Abstract

We consider a simple game in which strategic agents select arrival times to a service facility. Agents find congestion costly and, hence, try to arrive when the system is underutilized. Working in discrete time, we characterize pure-strategy Nash equilibria for the case of ample service capacity. In this case, agents try to spread themselves out as much as possible and their self-interested actions will lead to a socially optimal outcome if all agents have the same well-behaved delay cost function. For even modest sized problems, the set of possible pure-strategy Nash equilibria is quite large, making implementation potentially cumbersome. We consequently examine mixed-strategy Nash equilibria and show that there is a unique symmetric Nash equilibrium.
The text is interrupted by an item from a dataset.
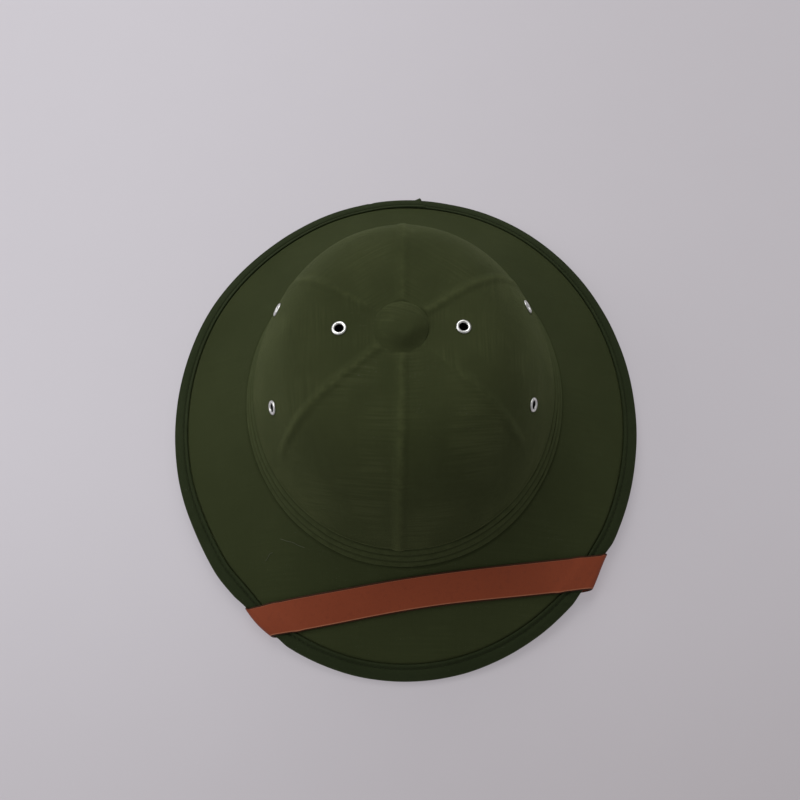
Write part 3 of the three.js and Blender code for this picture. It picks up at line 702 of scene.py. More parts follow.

Not only is this equilibrium independent of the number of agents and their individual delay cost functions, the arrival pattern it generates approaches a discrete-time Poisson process as the number of agents and arrival points gets large. Our results extend to the case of time varying preferences. With an appropriate initialization, the results also extend to a system with limited capacity. Our model lends support to the traditional literature on managing service systems. This work has generally ignored customers strategically choosing arrival times. Rather it is commonly assumed that customers seek service according to some well-behaved process (e.g., that interarrival times follow a renewal process). We show that assuming Poisson arrivals is an acceptable assumption even with strategic customers if the population is large and the horizon is long.